According to the FBI, Eccleston came to the bureau's attention after he "entered a foreign embassy and offered to provide classified information, which he claimed had been taken from the U.S. government." He then started meeting with undercover FBI agents posing as foreign representatives and "in exchange for a promised future payment, offered to design and send spear-phishing e-mails that could be used to damage the computer systems used by his former employer and to extract sensitive information from them."
According to the Post, Eccleston admitted to undercover FBI agents that he also tried to sell information he had obtained as a federal employee to the governments of Venezuela and China but did not meet with individuals from those countries.
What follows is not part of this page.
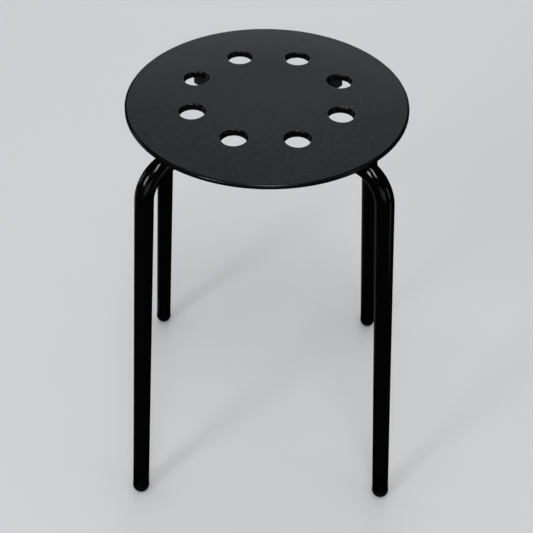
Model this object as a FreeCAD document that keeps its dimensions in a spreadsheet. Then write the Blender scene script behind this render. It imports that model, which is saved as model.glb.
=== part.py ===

Eccleston has criticized the NRC's environmental review policy; the Post reported that in 2013 he told the NRC chairwoman through an email that one of his books "exposes NRC’s deceptive and tainted license renewal process.”
Eccleston sought to "compromise, exploit and damage" U.S. government computer systems that contained sensitive nuclear-weapon-related information "with the intent to allow foreign nations to gain access to that material,” John Carlin, assistant attorney general for national security, said in an FBI statement.
Following an undercover sting, Eccleston was arrested by local authorites in the Philippines March 27 and sent back to the U.S. to face criminal charges. He made his first appearance in the U.S. District Court of the District of Columbia Friday, shortly after his indictment was announced.
Eccleston will remain in police custody at least until his next scheduled court appearance May 20.
The former Energy Department and NRC employee faces three counts of unauthorized access of computers and one count of wire fraud and faces up to 50 years in prison if convicted.